There’s no question that some of the ‘fintech’ incursions into the art market have been good for speculators, but they have arguably also had a detrimental effect on art, nudging it into the regimes of finance, speculation (and increasingly money-laundering) at the expense of aesthetics, connoisseurship and art’s social and cultural value.
The recent case of the Salvator Mundi (right) is perhaps the most glaring example of this, the $450 million outcome being apparently a product of secretive back-office financial structuring, with aesthetic quality and authenticity marginalised as largely irrelevant considerations.
The Blockchain promises to open up provenance and other details of an object’s transaction history to everyone on the network through the distributed ledger, whose ‘blocks’ of data cannot be adjusted or changed after the fact. This sounds utopian unless you are one of those who values the art market precisely for the confidentiality it brings to art collecting (and indeed to art investment).
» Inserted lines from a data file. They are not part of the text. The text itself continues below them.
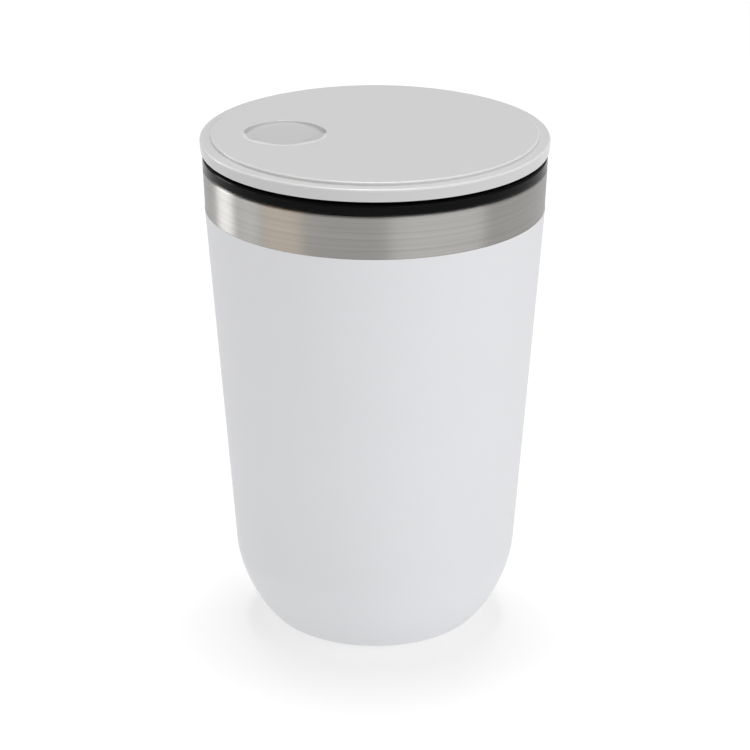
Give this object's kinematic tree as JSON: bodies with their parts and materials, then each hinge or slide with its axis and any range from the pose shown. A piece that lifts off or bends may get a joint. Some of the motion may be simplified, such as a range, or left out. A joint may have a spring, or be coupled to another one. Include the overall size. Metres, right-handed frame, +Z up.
{
  "type": "insulated travel tumbler",
  "caption": "Double-wall steel travel tumbler with a white coated body, bare steel band and a plug lid whose stepped grey cover turns to lower a round valve.",
  "frame": {"origin": "centre of the foot, on the table", "axes": "+Z up along the cup's axis, -X towards the finger dish, -Y to the front"},
  "size_m": [0.086, 0.086, 0.1286],
  "materials": {
    "brushed_steel": "stainless steel, fine brushing round the band",
    "powder_coat": "matte white powder coat",
    "liner_steel": "satin stainless steel",
    "seal_glass": "dark solder glass",
    "getter": "pressed powder, matte",
    "foot_silicone": "matte silicone",
    "gloss_black": "glossy black moulding",
    "seal_silicone": "translucent grey silicone, matte",
    "washer_plastic": "natural acetal, matte",
    "cover_grey": "light grey, very fine satin texture",
    "satin_black": "satin black acetal",
    "fastener_steel": "plain stainless steel"
  },
  "bodies": {
    "cup": {"outer_wall": "brushed_steel", "powder_coat": "powder_coat", "inner_wall": "liner_steel", "base_disc": "liner_steel", "evacuation_seal": "seal_glass", "getter_holder": "liner_steel", "getter_pellet": "getter", "foot_pad": "foot_silicone"},
    "lid": {"lid_base": "gloss_black", "plug_seal": "seal_silicone", "thrust_washer": "washer_plastic"},
    "cover": {"lid_cover": "cover_grey", "cam_carrier": "satin_black", "cover_screw_a": "fastener_steel", "cover_screw_b": "fastener_steel", "cover_screw_c": "fastener_steel", "retaining_ring": "fastener_steel"},
    "valve": {"valve_stem": "washer_plastic", "cross_pin": "fastener_steel", "stem_oring": "seal_silicone", "valve_disc": "satin_black", "valve_seal": "seal_silicone", "valve_screw": "fastener_steel"}
  },
  "joints": [
    {"name": "lid_lift", "type": "slide", "parent": "cup", "child": "lid", "axis": [0, 0, 1], "range_m": [0, 0.06]},
    {"name": "cover_turn", "type": "hinge", "parent": "lid", "child": "cover", "pos_m": [0, 0, 0.1236], "axis": [0, 0, 1], "range_deg": [0, 90]},
    {"name": "valve_drop", "type": "slide", "parent": "lid", "child": "valve", "axis": [0, 0, -1], "range_m": [0, 0.0032]}
  ],
  "couplings": [
    {"joint": "valve_drop", "follows": "cover_turn", "m_per_rad": 0.002037}
  ]
}
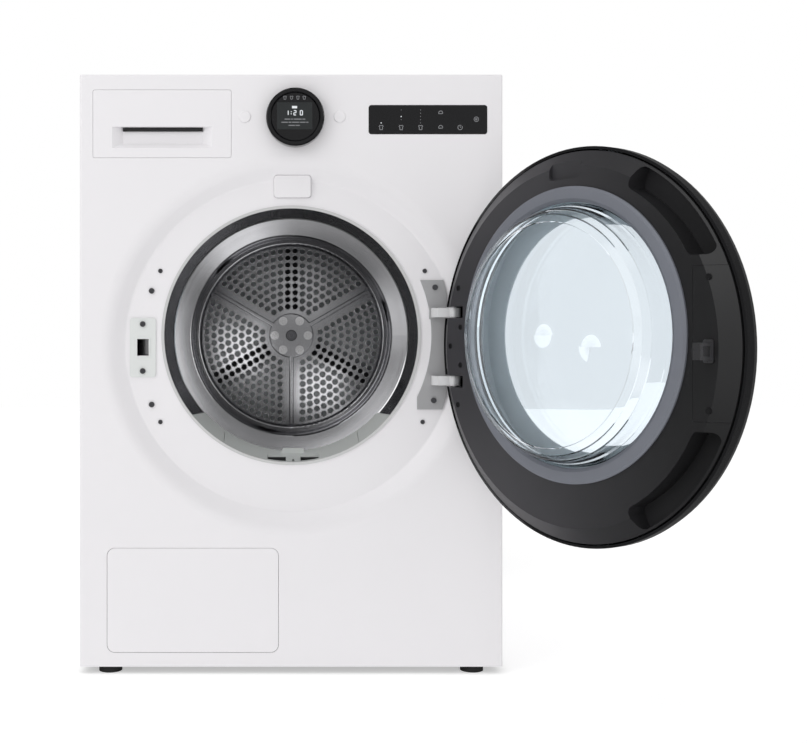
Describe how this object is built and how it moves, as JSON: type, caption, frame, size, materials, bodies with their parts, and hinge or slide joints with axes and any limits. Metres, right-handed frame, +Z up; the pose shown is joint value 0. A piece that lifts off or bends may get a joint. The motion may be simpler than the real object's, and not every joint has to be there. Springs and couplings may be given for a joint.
{
  "type": "clothes dryer",
  "caption": "Front-loading heat-pump clothes dryer with a round glass door on a side hinge, a perforated drum, a lint filter, a water drawer and a dial.",
  "frame": {"origin": "on the floor, midway between the four feet", "axes": "+Z up, +X to the right of someone facing the front, +Y from the front to the back"},
  "size_m": [0.8074, 1.0625, 0.85],
  "materials": {
    "white_enamel": "smooth satin enamel",
    "white_plastic": "satin",
    "light_grey_plastic": "satin",
    "charcoal_plastic": "satin",
    "black_gloss": "gloss",
    "black_plastic": "satin",
    "drum_steel": "bright",
    "zinc_steel": "galvanised",
    "hinge_steel": "satin",
    "screw_steel": "satin",
    "clear_glass": "clear",
    "smoked_window": "tinted",
    "grey_rubber": "matte",
    "black_rubber": "matte",
    "grey_felt": "felt",
    "green_board": "lacquered",
    "copper": "bright",
    "fin_aluminium": "bare",
    "motor_iron": "painted",
    "filter_grey": "satin"
  },
  "bodies": {
    "cabinet": {"base_pan": "black_plastic", "feet": "black_rubber", "side_panel_left": "white_enamel", "side_panel_right": "white_enamel", "front_panel": "white_enamel", "top_plate": "white_enamel", "rear_panel": "zinc_steel", "rear_duct_cover": "zinc_steel", "porthole_bezel": "light_grey_plastic", "front_bulkhead": "drum_steel", "filter_housing": "light_grey_plastic", "felt_seals": "grey_felt", "lamp_cover": "white_plastic", "bearing_housing": "motor_iron", "roller_axles": "screw_steel", "motor_housing": "motor_iron", "blower_housing": "black_plastic", "drum_belt": "black_rubber", "tensioner_arm": "zinc_steel", "compressor": "motor_iron", "exchanger_duct": "black_plastic", "exchanger_coils": "fin_aluminium", "refrigerant_pipes": "copper", "condensate_pump": "black_plastic", "exchanger_cover": "light_grey_plastic", "drawer_bay": "black_plastic", "control_board": "green_board", "touch_panel": "black_gloss", "dial_display": "black_gloss", "cord_gland": "black_plastic", "drain_spigot": "black_plastic", "hinge_bracket": "hinge_steel", "hinge_pins": "screw_steel", "strike_plate": "light_grey_plastic", "cabinet_screws": "screw_steel"},
    "drum": {"drum_shell": "drum_steel", "drum_back": "drum_steel", "drum_lifters": "light_grey_plastic", "drum_shaft": "drum_steel", "shaft_bolts": "screw_steel"},
    "roller_left": {"drum_roller_left": "black_rubber"},
    "roller_right": {"drum_roller_right": "black_rubber"},
    "motor": {"motor_rotor": "screw_steel", "blower_wheel": "black_plastic"},
    "idler": {"belt_idler": "black_plastic"},
    "door": {"door_inner_cover": "charcoal_plastic", "latch_cover": "charcoal_plastic", "door_rim": "black_gloss", "door_window": "smoked_window", "door_bowl": "clear_glass", "door_gasket": "grey_rubber", "door_hook": "hinge_steel", "door_screws": "screw_steel"},
    "dial": {"dial_ring": "black_gloss"},
    "power": {"power_button": "white_plastic"},
    "start": {"start_button": "white_plastic"},
    "drawer": {"drawer_front": "white_plastic", "water_tank": "light_grey_plastic"},
    "filter": {"lint_filter": "light_grey_plastic"},
    "flap": {"condenser_flap": "white_plastic"}
  },
  "joints": [
    {"name": "door_hinge", "type": "hinge", "parent": "cabinet", "child": "door", "pos_m": [0.23, -0.3235, 0.465], "axis": [0, 0, 1], "range_deg": [-123.4, 0]},
    {"name": "drum_spin", "type": "hinge", "parent": "cabinet", "child": "drum", "pos_m": [0, 0, 0.48], "axis": [0, 1, 0], "continuous": true},
    {"name": "roller_left_spin", "type": "hinge", "parent": "cabinet", "child": "roller_left", "pos_m": [-0.19535, -0.2225, 0.22996], "axis": [0, 1, 0], "continuous": true},
    {"name": "roller_right_spin", "type": "hinge", "parent": "cabinet", "child": "roller_right", "pos_m": [0.19535, -0.2225, 0.22996], "axis": [0, 1, 0], "continuous": true},
    {"name": "motor_spin", "type": "hinge", "parent": "cabinet", "child": "motor", "pos_m": [0.17, 0.0275, 0.112], "axis": [0, 1, 0], "continuous": true},
    {"name": "idler_spin", "type": "hinge", "parent": "cabinet", "child": "idler", "pos_m": [0.04882, 0.0275, 0.12481], "axis": [0, 1, 0], "continuous": true},
    {"name": "dial_turn", "type": "hinge", "parent": "cabinet", "child": "dial", "pos_m": [0.0058, -0.3125, 0.7872], "axis": [0, 1, 0], "continuous": true},
    {"name": "power_press", "type": "slide", "parent": "cabinet", "child": "power", "axis": [0, 1, 0], "range_m": [0, 0.0015], "stiffness_N_per_m": 400, "springref_m": -0.0008},
    {"name": "start_press", "type": "slide", "parent": "cabinet", "child": "start", "axis": [0, 1, 0], "range_m": [0, 0.0015], "stiffness_N_per_m": 400, "springref_m": -0.0008},
    {"name": "drawer_slide", "type": "slide", "parent": "cabinet", "child": "drawer", "axis": [0, -1, 0], "range_m": [0, 0.4]},
    {"name": "filter_lift", "type": "slide", "parent": "cabinet", "child": "filter", "axis": [0, 0, 1], "range_m": [0, 0.12]},
    {"name": "flap_pull", "type": "slide", "parent": "cabinet", "child": "flap", "axis": [0, -1, 0], "range_m": [0, 0.06]}
  ],
  "couplings": [
    {"joint": "roller_left_spin", "follows": "drum_spin", "ratio": -7.8056},
    {"joint": "roller_right_spin", "follows": "drum_spin", "ratio": -7.8056},
    {"joint": "motor_spin", "follows": "drum_spin", "ratio": 17.899},
    {"joint": "idler_spin", "follows": "drum_spin", "ratio": -12.973}
  ]
}
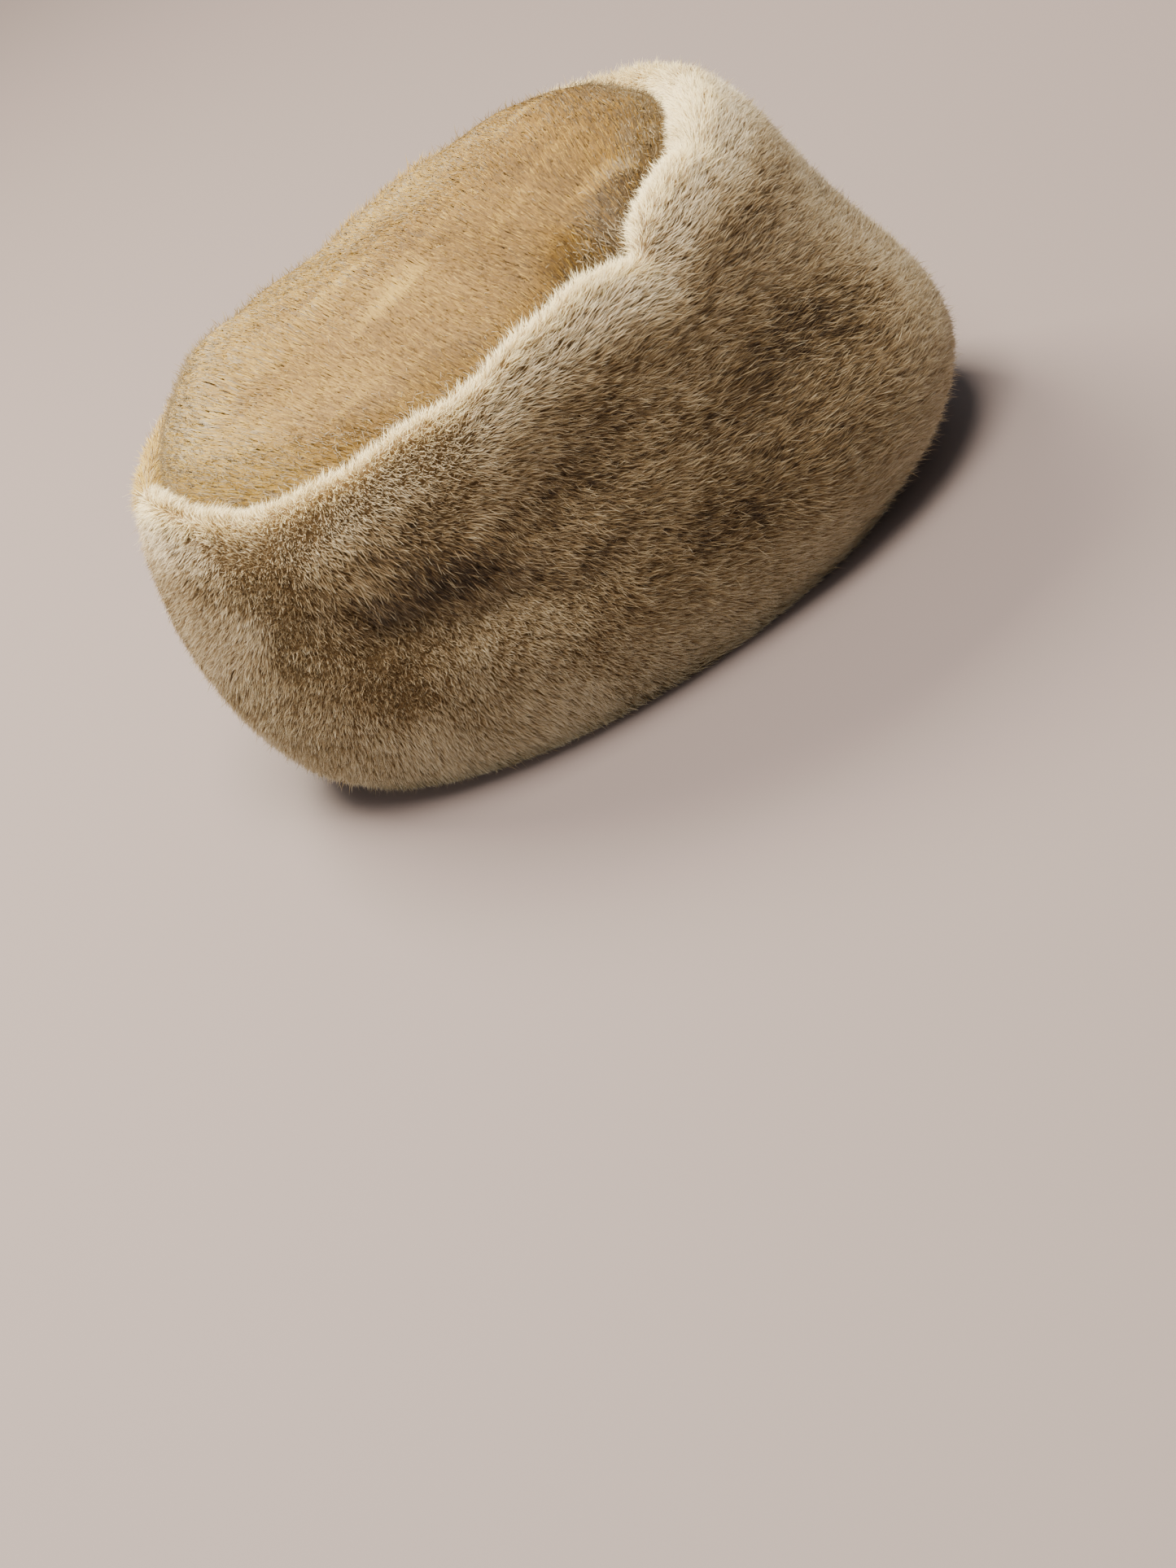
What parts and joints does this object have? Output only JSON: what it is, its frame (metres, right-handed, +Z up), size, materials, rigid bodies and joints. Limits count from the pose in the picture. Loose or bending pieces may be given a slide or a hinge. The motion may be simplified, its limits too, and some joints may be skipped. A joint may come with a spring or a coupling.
{
  "type": "pillbox hat",
  "caption": "Deep fur-fabric pillbox hat with a gathered ridge round its soft oval crown, taller at the front.",
  "frame": {"origin": "on the surface that the hem rests on, under the middle of the hat's outline", "axes": "+Z up out of the crown, -Y to the front of the hat, -X to the wearer's right"},
  "size_m": [0.2144, 0.2616, 0.1483],
  "materials": {
    "band_fur": "matt",
    "crown_fur": "matt"
  },
  "bodies": {
    "root": {"side_band": "band_fur", "crown_top": "crown_fur"}
  },
  "joints": []
}
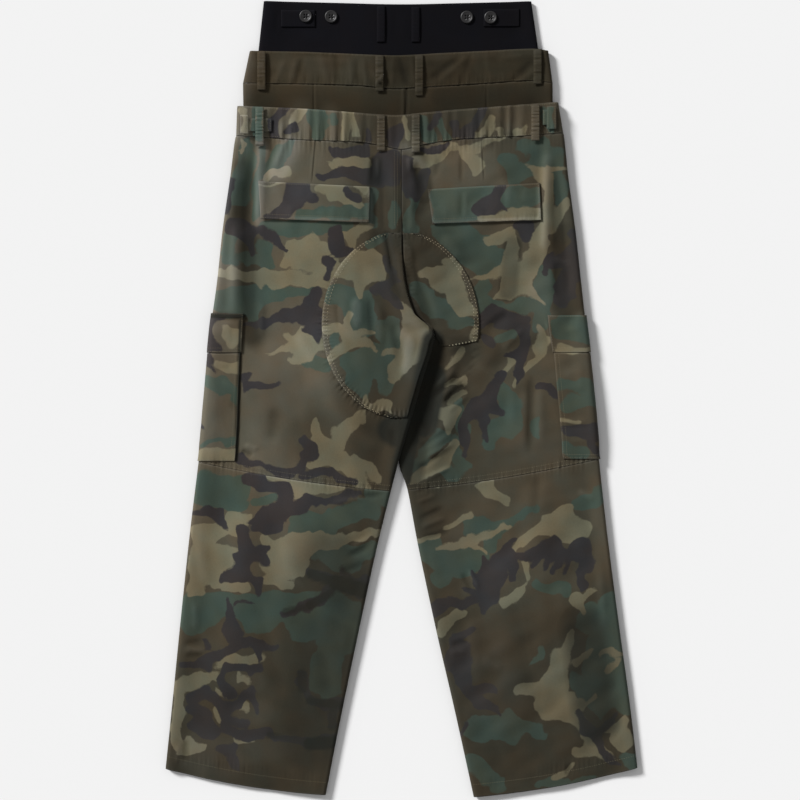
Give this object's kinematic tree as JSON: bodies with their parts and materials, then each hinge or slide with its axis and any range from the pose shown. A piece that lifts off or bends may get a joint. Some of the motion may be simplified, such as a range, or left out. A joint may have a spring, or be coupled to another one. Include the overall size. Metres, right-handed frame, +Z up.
{
  "type": "cargo trousers with three stacked waists",
  "caption": "Wide-leg cargo trousers in camouflage twill with olive and black layered waists, laid flat on their front, back side up.",
  "frame": {"origin": "centre of the bounding box on the surface that the trousers lie on", "axes": "+X right of the back view, +Y from the hems to the waist, +Z up from the surface"},
  "size_m": [0.659, 1.1121, 0.0184],
  "materials": {
    "outer_cloth": "washed cotton twill in a common four-colour camouflage",
    "middle_cloth": "washed olive-brown cotton twill",
    "inner_cloth": "smooth black cotton twill",
    "button_horn": "dark four-hole plastic, soft gloss"
  },
  "bodies": {
    "root": {"back_flap_L": "outer_cloth", "back_flap_R": "outer_cloth", "back_shin_L": "outer_cloth", "back_shin_R": "outer_cloth", "back_thigh_L": "outer_cloth", "back_thigh_R": "outer_cloth", "cargo_flap_L": "outer_cloth", "cargo_flap_R": "outer_cloth", "cargo_pocket_L": "outer_cloth", "cargo_pocket_R": "outer_cloth", "fly_placket": "outer_cloth", "front_L": "outer_cloth", "front_R": "outer_cloth", "front_button": "button_horn", "inner_back": "inner_cloth", "inner_button_1": "button_horn", "inner_button_2": "button_horn", "inner_button_3": "button_horn", "inner_button_4": "button_horn", "inner_front": "inner_cloth", "inner_loop_1": "inner_cloth", "inner_loop_2": "inner_cloth", "inner_tab_L": "inner_cloth", "inner_tab_R": "inner_cloth", "middle_back": "middle_cloth", "middle_front": "middle_cloth", "middle_loop_1": "middle_cloth", "middle_loop_2": "middle_cloth", "middle_loop_3": "middle_cloth", "middle_loop_4": "middle_cloth", "middle_waistband_back": "middle_cloth", "outer_loop_1": "outer_cloth", "outer_loop_2": "outer_cloth", "outer_loop_3": "outer_cloth", "outer_loop_4": "outer_cloth", "outer_waistband_back": "outer_cloth", "outer_waistband_front": "outer_cloth", "seat_patch_L": "outer_cloth", "seat_patch_R": "outer_cloth", "side_keeper_L": "outer_cloth", "side_keeper_R": "outer_cloth", "side_tab_L": "outer_cloth", "side_tab_R": "outer_cloth"}
  },
  "joints": []
}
A couple of years ago, Gauguin’s masterpiece Nafea faa ipoipo (When Will You Marry) (above left) was sold by the Swiss businessman and collector Rudolf Staechelin to the Al-Thani family of Qatar for a reported $300 million. That price is now being questioned and may have been considerably less, the important point being that it was a private treaty transaction, the details and beneficiaries of which are confidential. So too was the sale of Cézanne’s Card Players for a reported $250 million, and so too would have been the original sale of the Salvator Mundi to Russian oligarch Dmitri Rybolovlev had Mr Rybolovlev not discovered quite by chance the allegedly excessive mark-up levied by the seller, the Swiss freeport magnate Yves Bouvier. To what extent might any of these cloak and dagger transactions have been changed by the introduction of Blockchain technology? I for one, can’t see how any of the players involved would have wanted any such exposure. Since the internet arrived, the top echelons of the art market have become more private and opaque, not less.
It seems indisputable that the Blockchain and cryptocurrencies are already being used effectively by purveyors of various forms of relatively low-priced digital art. But what impact will these innovations have on a market in which privacy and confidentiality have become indispensable to the world’s wealthy who are seeking to buy or sell their masterpieces?
All buyers, and indeed sellers, of high-ticket works of art should be accessing professional provenance researchers to minimise risk. The findings of that research ideally should then be installed in the existing appropriate catalogue raisonné, whether it be digitised or not. But exposing the underlying transactions to universal scrutiny through the Blockchain?
Critics of the Bitcoin phenomenon dismiss it as nothing more than Marxist smoke and mirrors or the madness of crowds. The Nobel Prize winner Alfred Stiglitz goes further, recommending that Bitcoin and other cryptocurrencies be outlawed. Is that not just another form of social control? Surely the organic logic of economics states that if something is inherently flawed — as ‘tulipomania’ proved to be — it will not survive.
There’ll always be winners and losers. Only time will tell.